Why Modern Technology is Making Us More Superstitious

It’s weirdly ironic. We have more data than ever, yet we are flocking back to mysticism.

Social media algorithms are partially to blame. When you engage with content about "signs from the universe," the algorithm feeds you more of it. Suddenly, you’re seeing 11:11 on your clock, 111 on a license plate, and $11.11 on your grocery receipt. You think the universe is talking to you. In reality, you’ve just trained a machine to show you what you want to see.

This is a modern form of the "Baader-Meinhof phenomenon" or frequency illusion. Once you notice something, you start seeing it everywhere. It creates a feedback loop that feels supernatural. It feels like destiny is closing in on you, but it's really just your reticular activating system (RAS) doing its job.

The Cultural Impact: From Shakespeare to Pop Songs

Literature is obsessed with the "star-crossed" trope. Shakespeare famously used it in Romeo and Juliet. The term literally refers to the idea that the stars are positioned against the lovers. In the 16th century, this wasn't just a metaphor; it was a widely held belief that planetary alignments could doom a relationship.

Even today, we see this in music and film. We talk about "the one" or "soulmates." These are all derivatives of the same core belief: that there is a cosmic plan. It’s a powerful narrative tool because it raises the stakes. If a couple breaks up and it was just a bad match, that’s sad. If a couple breaks up and they were written in the stars, that’s a tragedy of cosmic proportions.

How to Use This Concept Without Losing Your Mind

Believing that some things are meant to be isn't a bad thing. It can actually be a great psychological tool for resilience. The trick is balance.

If you lean too hard into the "it's all written" mindset, you become passive. You stop trying. You wait for the universe to deliver your dreams to your doorstep. Spoiler: it usually doesn't work that way.
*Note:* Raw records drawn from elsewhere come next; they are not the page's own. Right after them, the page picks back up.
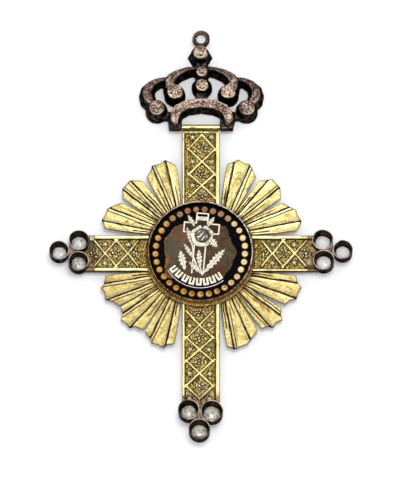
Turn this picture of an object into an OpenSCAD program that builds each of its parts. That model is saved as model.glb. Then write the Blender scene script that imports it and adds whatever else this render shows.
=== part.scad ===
// Breast jewel: a rayed cross with a round medallion, hung from a crown by a hinge.
// It lies on its back, front up (+Z), with the crown towards +Y. Millimetres.
// The pieces are laid out from the crossing of the arms, then moved by frame_y
// so that the origin is the middle of the whole box, at the resting plane.

/* [Cross] */
// Width of each arm over its rails
arm_w = 9; // [8.6:0.05:9.1]
// Distance from the crossing to the outer end of the side arms
side_reach = 28.3; // [28:0.1:28.6]
// Distance from the crossing to the lower end of the bottom arm
foot_reach = 38.6; // [38.2:0.1:38.8]
// Distance from the crossing to the hinge axis at the top
hinge_reach = 31.9; // [31.6:0.1:32.2]
// Distance from the crossing to the inner end of each arm, under the medallion
arm_root = 8.2; // [8:0.1:9]
// Width of the plain rail along each side of an arm
rail_w = 0.85; // [0.6:0.05:1]
// Width of the lattice ribs
rib_w = 0.38; // [0.3:0.02:0.5]
// Sideways reach of the lattice points from the middle of an arm
lattice_half = 3.2; // [2.8:0.1:3.3]

/* [Heights] */
// Underside of the arms and settings
arm_back = 1.4; // [1.2:0.1:1.6]
// Sunk ground of the arms, between the ribs
arm_ground = 2.35; // [2.2:0.05:2.45]
// Top of the rails
arm_face = 2.8; // [2.75:0.05:2.85]
// Top of the lattice ribs, florets and stars
rib_face = 2.7; // [2.6:0.05:2.75]
// Crest of the pleats in the rays
ray_crest = 2.6; // [2.4:0.05:2.65]
// Top of the medallion's polished disc
disc_face = 4.7; // [4.5:0.05:4.9]
// Top of the bezel's rim
rim_face = 5.6; // [5.4:0.05:5.8]
// Top of the stone settings
collet_face = 5; // [4.8:0.1:5.2]

/* [Rays] */
// Radius of the notched edges of the rays
ray_edge_r = 23.3; // [23:0.1:23.6]
// Radius of the longest points of the rays
ray_tip_r = 25.5; // [25.2:0.1:25.8]
// Thickness of the pleated sheet
sheet = 0.45; // [0.35:0.05:0.55]
// Depth of a wide flute at its outer end
flute_depth = 0.45; // [0.3:0.05:0.55]

/* [Medallion] */
// Outer radius of the bezel's foot
bezel_r = 13.2; // [13:0.05:13.4]
// Radius of the polished disc
disc_r = 12.1; // [12:0.05:12.1]
// Radius of the ring of studs
stud_ring_r = 10.76; // [10.6:0.02:10.9]
// Radius of one stud
stud_r = 0.83; // [0.7:0.01:0.88]
// Number of studs
stud_count = 33; // [24:1:36]
// Raised height of the inlaid emblem
inlay = 0.3; // [0.2:0.05:0.35]

/* [Settings] */
// Wall at the rim of a stone setting
collet_wall = 0.24; // [0.2:0.02:0.3]
// Depth of a stone's table below the rim
stone_sunk = 2.25; // [2:0.05:2.3]

/* [Crown] */
// Height of the faces of the four balls
ball_face = 4.8; // [4.6:0.1:5]
// Height of the face of the top finial
finial_face = 5.2; // [5:0.1:5.2]
// Radius of the hinge pin
pin_r = 0.4; // [0.35:0.01:0.42]
// Running clearance round the hinge pin
pin_gap = 0.03; // [0.02:0.01:0.05]
// Radius of the arm's rolled hinge barrel
barrel_r = 0.85; // [0.8:0.01:0.86]
// Hole radius of the hanging eye
eye_hole_r = 1.22; // [1.1:0.02:1.3]
// Outer radius of the hanging eye
eye_r = 2.08; // [2:0.02:2.12]

/* [Hidden] */
$fn = 48;

gold = "khaki";
old_silver = "dimgray";
paste = "gainsboro";
cream = "ivory";

// Small gap between pieces that are not soldered into one solid
seat = 0.05;
// Overlap that fuses the parts of one solid
weld = 0.05;

eye_at = [0, 54.55];
eye_mid = 1.6;
eye_height = 1.3;
eye_round = 0.25;

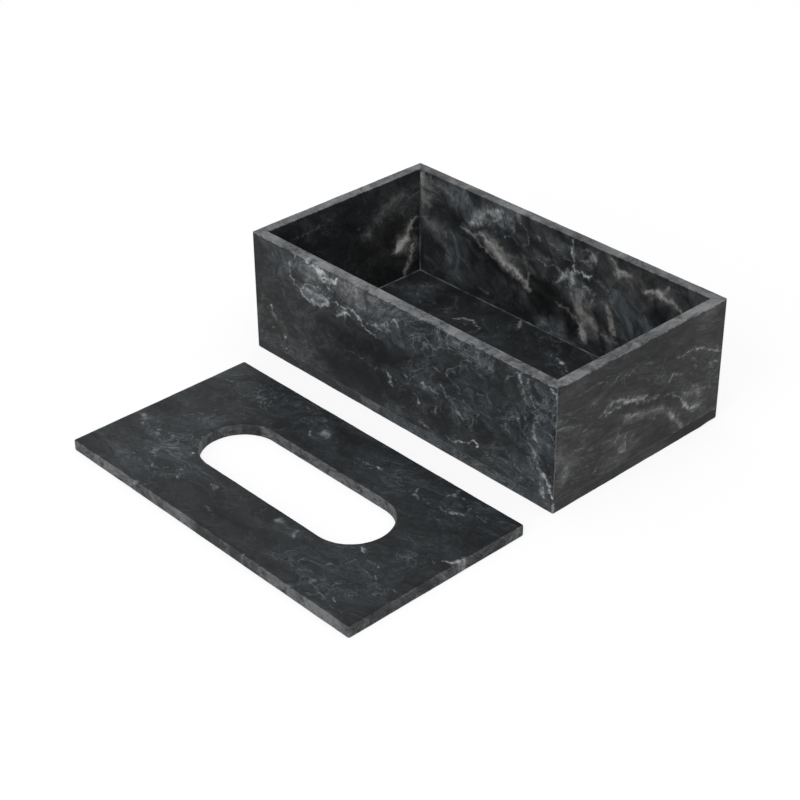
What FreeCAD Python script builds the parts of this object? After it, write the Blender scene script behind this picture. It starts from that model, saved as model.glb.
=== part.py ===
import FreeCAD, Part
import os

# Tissue box in veined black marble: an open box glued up from five slabs, and a loose sixth slab, the lid,
# with a rounded slot for the tissues. The lid drops between the walls and lies on the tissues; here it is
# taken off and lies beside the box, on the same surface.
# Millimetres. +X runs along the box's long side, +Y to its back, +Z up.
# The origin is the centre of the box's underside.

# ---- driving dimensions -----------------------------------------------------------------------------------
box_length = 250.0          # outside, along X
box_width = 140.0           # outside, along Y
box_height = 80.0           # underside to rim
wall_thickness = 7.0        # the four wall slabs
base_thickness = 7.0        # the slab under the walls, as large as the whole box
upright_edge_radius = 1.5   # the box's four upright outside edges
outer_arris = 1.0           # rounding of the outside edges of the rim and of the underside
rim_inner_arris = 0.6       # rounding of the rim's inside edges

lid_thickness = 7.0
lid_side_play = 0.4         # from each long edge of the lid to the wall it drops past
lid_end_play = 0.7          # from each short edge of the lid to the wall it drops past
lid_corner_radius = 1.8     # the lid's four corners, in plan
lid_arris = 0.9             # rounding of the lid's outside edges, above and below
slot_length = 141.0         # tissue slot, end to end
slot_width = 47.0           # tissue slot; its ends are half circles
slot_shift_x = 2.0          # how far the slot's middle lies to the right of the lid's, as it was cut
slot_shift_y = 1.0          # and how far towards the lid's back edge
slot_arris = 0.7            # rounding of the slot's edges, above and below

glue_line = 0.4             # adhesive between two slabs
bead_leg = 1.2              # adhesive squeezed out into the inside corners, along each wall

lid_gap = 25.0              # from the box's front face to the lid's near long edge, as it lies
lid_shift = 10.0            # how far the lid lies to the right of the box's middle

# ---- sizes worked out from them ---------------------------------------------------------------------------
room_length = box_length - 2 * wall_thickness
room_width = box_width - 2 * wall_thickness
wall_foot = base_thickness + glue_line
wall_height = box_height - wall_foot
lid_length = room_length - 2 * lid_end_play
lid_width = room_width - 2 * lid_side_play
lid_y = -(box_width / 2 + lid_gap + lid_width / 2)


# ---- helpers ----------------------------------------------------------------------------------------------
def centred_box(length, width, low, height):
    """A box centred on the Z axis, standing on z = low."""
    return Part.makeBox(length, width, height, FreeCAD.Vector(-length / 2, -width / 2, low))


def flat_rectangle(length, width, z):
    """A closed wire, centred on the Z axis at height z."""
    corners = [(-length, -width), (length, -width), (length, width), (-length, width)]
    points = [FreeCAD.Vector(x / 2, y / 2, z) for x, y in corners]
    return Part.makePolygon(points + [points[0]])


def upright_edges(shape):
    """Edges that run along Z from end to end."""
    return [edge for edge in shape.Edges if edge.BoundBox.XLength + edge.BoundBox.YLength < 0.001]


def edges_in_plane(shape, z):
    """Edges that lie wholly at height z."""
    return [edge for edge in shape.Edges if abs(edge.BoundBox.ZMin - z) + abs(edge.BoundBox.ZMax - z) < 0.001]


def export(name, *solids):
    """Write one named sub-part, checked, as a STEP file."""
    shape = solids[0] if len(solids) == 1 else Part.makeCompound(list(solids))
    if not shape.isValid() or not all(solid.Volume > 0 for solid in shape.Solids):
        raise ValueError(name + " is not a valid solid")
    shape.exportStep("parts/" + name + ".step")
    print(name, len(shape.Solids), "solid(s)", round(shape.Volume, 1), "mm3")


# ---- the box ----------------------------------------------------------------------------------------------
def box_blank():
    """The box's outside, solid, with its edges rounded."""
    block = centred_box(box_length, box_width, 0, box_height)
    block = block.makeFillet(upright_edge_radius, upright_edges(block))
    level_edges = edges_in_plane(block, 0) + edges_in_plane(block, box_height)
    return block.makeFillet(outer_arris, level_edges)


def wall_ring(blank):
    """The four walls in one piece, before the mitres are cut."""
    ring = blank.common(centred_box(2 * box_length, 2 * box_width, wall_foot, 2 * box_height))
    ring = ring.cut(centred_box(room_length, room_width, 0, 2 * box_height))
    inside = centred_box(room_length, room_width, 0, 2 * box_height).BoundBox
    inside.enlarge(0.001)
    rim_edges = [edge for edge in edges_in_plane(ring, box_height) if inside.isInside(edge.BoundBox)]
    return ring.makeFillet(rim_inner_arris, rim_edges)


def mitre_sheets():
    """Four upright sheets, as thick as the glue line, on the diagonals of the box's corners."""
    reach = 3 * wall_thickness
    sheets = []
    for side_x in (-1, 1):
        for side_y in (-1, 1):
            sheet = centred_box(reach, glue_line, 0, 2 * box_height)
            sheet.rotate(FreeCAD.Vector(0, 0, 0), FreeCAD.Vector(0, 0, 1), 45 * side_x * side_y)
            corner_x = side_x * (box_length - wall_thickness) / 2
            corner_y = side_y * (box_width - wall_thickness) / 2
            sheet.translate(FreeCAD.Vector(corner_x, corner_y, 0))
            sheets.append(sheet)
    return sheets


def lies_towards(solids, direction):
    """The solid whose centre is furthest in the given direction."""
    return max(solids, key=lambda solid: solid.CenterOfMass.dot(direction))


def floor_bead():
    """Adhesive with a sloping face along the foot of the walls."""
    strip = centred_box(room_length, room_width, base_thickness, bead_leg)
    low = flat_rectangle(room_length - 2 * bead_leg, room_width - 2 * bead_leg, base_thickness)
    high = flat_rectangle(room_length, room_width, base_thickness + bead_leg)
    return strip.cut(Part.makeLoft([low, high], True, True))


def corner_beads(foot_bead):
    """Adhesive with a sloping face up each inside corner, as high as the lid when it lies level with the rim."""
    height = box_height - lid_thickness - base_thickness
    beads = []
    for side_x in (-1, 1):
        for side_y in (-1, 1):
            corner = FreeCAD.Vector(side_x * room_length / 2, side_y * room_width / 2, base_thickness)
            along_x = corner - FreeCAD.Vector(side_x * bead_leg, 0, 0)
            along_y = corner - FreeCAD.Vector(0, side_y * bead_leg, 0)
            section = Part.Face(Part.makePolygon([corner, along_x, along_y, corner]))
            beads.append(section.extrude(FreeCAD.Vector(0, 0, height)).cut(foot_bead).Solids[0])
    return beads


# ---- the lid ----------------------------------------------------------------------------------------------
def slot_cutter():
    """The rounded slot as a solid, in its place in the lid, standing well past both faces."""
    radius = slot_width / 2
    run = slot_length - slot_width
    middle = centred_box(run, slot_width, -lid_thickness, 3 * lid_thickness)
    for side in (-1, 1):
        end = Part.makeCylinder(radius, 3 * lid_thickness, FreeCAD.Vector(side * run / 2, 0, -lid_thickness))
        middle = middle.fuse(end)
    middle = middle.removeSplitter()
    middle.translate(FreeCAD.Vector(slot_shift_x, slot_shift_y, 0))
    return middle


def lid():
    """The loose slab, lying on z = 0 beside the box."""
    slab = centred_box(lid_length, lid_width, 0, lid_thickness)
    slab = slab.makeFillet(lid_corner_radius, upright_edges(slab))
    slab = slab.makeFillet(lid_arris, edges_in_plane(slab, 0) + edges_in_plane(slab, lid_thickness))
    slab = slab.cut(slot_cutter())
    reach = slot_cutter().BoundBox
    reach.enlarge(0.001)
    level = edges_in_plane(slab, 0) + edges_in_plane(slab, lid_thickness)
    slab = slab.makeFillet(slot_arris, [edge for edge in level if reach.isInside(edge.BoundBox)])
    slab.translate(FreeCAD.Vector(lid_shift, lid_y, 0))
    return slab


# ---- the parts --------------------------------------------------------------------------------------------
os.makedirs("parts", exist_ok=True)

blank = box_blank()
base = blank.common(centred_box(2 * box_length, 2 * box_width, 0, base_thickness))
base_glue = blank.common(centred_box(2 * box_length, 2 * box_width, base_thickness, glue_line))
base_glue = base_glue.cut(centred_box(room_length, room_width, 0, box_height))
ring = wall_ring(blank)
sheets = mitre_sheets()
walls = ring.cut(Part.makeCompound(sheets)).Solids
foot_bead = floor_bead()

export("base_slab", base)
export("front_wall_slab", lies_towards(walls, FreeCAD.Vector(0, -1, 0)))
export("back_wall_slab", lies_towards(walls, FreeCAD.Vector(0, 1, 0)))
export("left_end_slab", lies_towards(walls, FreeCAD.Vector(-1, 0, 0)))
export("right_end_slab", lies_towards(walls, FreeCAD.Vector(1, 0, 0)))
export("base_joint_glue", base_glue)
export("corner_joint_glue", *[ring.common(sheet).Solids[0] for sheet in sheets])
export("floor_glue_bead", foot_bead)
export("corner_glue_beads", *corner_beads(foot_bead))
export("lid_slab", lid())
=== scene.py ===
"""Dark veined marble tissue box: five slabs glued into an open box, and a loose sixth slab, the lid, with a
rounded slot. The lid is shown taken off, lying beside the box."""

import math

import bpy
import numpy as np
from bpy.props import FloatProperty, FloatVectorProperty, IntProperty, PointerProperty
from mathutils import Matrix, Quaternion, Vector


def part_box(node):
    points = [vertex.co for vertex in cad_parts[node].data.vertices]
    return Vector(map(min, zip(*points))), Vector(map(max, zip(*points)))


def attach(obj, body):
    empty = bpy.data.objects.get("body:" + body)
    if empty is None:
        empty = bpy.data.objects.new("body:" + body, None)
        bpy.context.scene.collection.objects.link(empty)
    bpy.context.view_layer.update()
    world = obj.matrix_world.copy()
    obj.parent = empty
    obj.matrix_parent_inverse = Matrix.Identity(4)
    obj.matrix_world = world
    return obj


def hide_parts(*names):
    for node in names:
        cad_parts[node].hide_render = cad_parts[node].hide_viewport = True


bl_info = {
    "name": "Marble Tissue Box",
    "version": (1, 0, 0),
    "blender": (4, 5, 0),
    "location": "View3D > Sidebar > Tissue Box",
    "description": "Builds a tissue box of glued marble slabs with a loose slotted lid",
    "category": "Object",
}

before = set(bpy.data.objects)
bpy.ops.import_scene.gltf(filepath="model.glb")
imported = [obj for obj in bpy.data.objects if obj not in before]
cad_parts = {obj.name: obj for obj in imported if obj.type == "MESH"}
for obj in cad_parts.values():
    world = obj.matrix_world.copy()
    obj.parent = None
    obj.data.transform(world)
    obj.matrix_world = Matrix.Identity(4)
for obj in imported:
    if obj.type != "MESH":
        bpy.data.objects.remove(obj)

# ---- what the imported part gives, in metres ----------------------------------------------------------------
HALF_LENGTH, HALF_WIDTH, BASE_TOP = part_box("base_slab")[1]
FRONT_LOW, FRONT_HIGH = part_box("front_wall_slab")
LID_LOW, LID_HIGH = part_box("lid_slab")
WALL_FOOT, RIM = FRONT_LOW.z, FRONT_HIGH.z
WALL_THICKNESS = HALF_WIDTH + FRONT_HIGH.y
GLUE_LINE = WALL_FOOT - BASE_TOP

# ---- how the slabs are meshed and worn, in metres ---------------------------------------------------------
JOINT_ARRIS = 0.00005  # the barely broken edges where two slabs meet
EDGE_BAND = 0.0022  # the finely meshed strip beside an eased edge
INNER_BAND = 0.0014  # the same beside the inside of the rim
JOINT_BAND = 0.0006  # the same beside a joint
THICKNESS_STEP = 0.0009  # mesh step through the thickness of a slab
EDGE_WAVES = (0.045, 0.019, 0.008, 0.0037)  # the lengths over which a hand-eased edge varies
EDGE_WAVE_SUM = 1.6  # what the waves come to together
WORN_FROM, WORN_OVER, WORN_EXTRA = 0.056, 0.005, 0.001  # the base's worn lower edge at the right rear
RIM_FADE = 0.0002  # the rim's flat top is honed, fading out over this
LID_LOOPS = 36  # loops of points between the lid's slot and its edge
ARRIS_SHARES = (0.0, 0.3, 0.6, 0.85, 1.0)  # where the loops lie on the lid's rounded edges
HONED_UPRIGHT, HONED_EDGE, HONED_SLOT = 0.3, 0.75, 0.8  # how far upright corners, lid edge and slot are honed
MILLIMETRES = 1000.0
SHARP_FROM = math.radians(40)  # edges that turn by more than this are shaded sharp


# ---- settings a user would change -------------------------------------------------------------------------
def length(name, description, default, low=0.0, high=0.01):
    """A length in metres, shown in the scene's own unit."""
    return FloatProperty(
        name=name, description=description, default=default, min=low, max=high,
        precision=5, subtype="DISTANCE", unit="LENGTH",
    )


def share(name, description, default):
    """A number from 0 to 1."""
    return FloatProperty(
        name=name, description=description, default=default, min=0.0, max=1.0, subtype="FACTOR",
    )


def colour(name, description, default):
    """A linear colour."""
    return FloatVectorProperty(
        name=name, description=description, default=default, size=3, min=0.0, max=1.0, subtype="COLOR",
    )


class SlabSizes(bpy.types.PropertyGroup):
    """How the stone slabs are cut and eased."""

    facet: length("Facet size", "Distance between mesh points on the walls", 0.00075, 0.0005)
    broad_facet: length("Broad facet size", "Distance between mesh points on base and lid", 0.00102, 0.0005)
    outer_arris: length("Outer arris", "Rounding of the box's outside edges", 0.001)
    inner_arris: length("Inner arris", "Rounding of the rim's inside edges", 0.0006)
    upright_arris: length("Upright arris", "Rounding of the box's four upright outside edges", 0.0015)
    lid_arris: length("Lid arris", "Rounding of the lid's outside edges", 0.0009)
    lid_corner: length("Lid corner", "Rounding of the lid's four corners in plan", 0.0012)
    slot_arris: length("Slot arris", "Rounding of the slot's edges", 0.0007)
    slot_length: length("Slot length", "Tissue slot, end to end", 0.141, 0.05, 0.2)
    slot_width: length("Slot width", "Tissue slot, side to side; its ends are half circles", 0.047, 0.01, 0.1)
    slot_shift: FloatVectorProperty(
        name="Slot shift",
        description="How far the slot's middle lies off the lid's, across and towards the back",
        default=(0.002, 0.001), size=2, precision=5, subtype="XYZ_LENGTH", unit="LENGTH",
    )
    unevenness: share("Unevenness", "How much the hand-eased edges vary in width", 0.14)
    seed: IntProperty(name="Seed", description="Changes where the edges vary", default=7, min=0)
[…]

However, if you lean too hard into the "everything is random chaos" mindset, you can end up feeling cynical and burnt out. The sweet spot is what psychologists call "Internal Locus of Control" with a dash of "Optimistic Fatalism."

Essentially: Work like everything depends on you, but trust that if things don't go your way, there might be a broader context you can't see yet.

Actionable Ways to Navigate Your "Destiny"

  1. Audit your coincidences. Start a "sync log." For one week, write down every weird coincidence. After seven days, look at them objectively. Are they truly cosmic, or are you just paying attention to things you usually ignore?
  2. Reframe the "Why?" When something bad happens, instead of asking "Why did the stars do this to me?", ask "What does this situation allow me to do now?" It shifts you from a victim of fate to an architect of your response.
  3. Check your confirmation bias. If you are convinced you are meant to be with someone, you will ignore all the red flags. Force yourself to look for evidence that contradicts your "destiny" narrative. It's grounding.
  4. Use ritual for focus, not fortune-telling. If reading your birth chart helps you reflect on your personality, great. Use it as a mirror, not a map. The stars can show you who you are, but they shouldn't tell you what to do.

The universe is vast. We are small. Whether our paths are etched in the burning gas of distant suns or just the result of our own choices, the meaning we find in the journey is what actually matters.

Take the steering wheel, but don't be afraid to look up at the sky every once in a while. Just don't expect the stars to drive the car for you.


Next Steps for the Curiously Minded:

  • Read "The Archetypes and the Collective Unconscious" by Carl Jung to understand the deep psychological roots of why we see symbols in the world around us.
  • Explore the "Birthday Paradox" to see how probability often explains what we mistake for fate.
  • Practice "Amor Fati" for 24 hours. Try to accept every single thing that happens—good or bad—as if you had specifically chosen it to happen. It's a radical shift in perspective that takes the "sting" out of bad luck.
  • Analyze your "Reticular Activating System." Research how this part of your brain filters information and how you can "program" it to notice opportunities instead of just coincidences.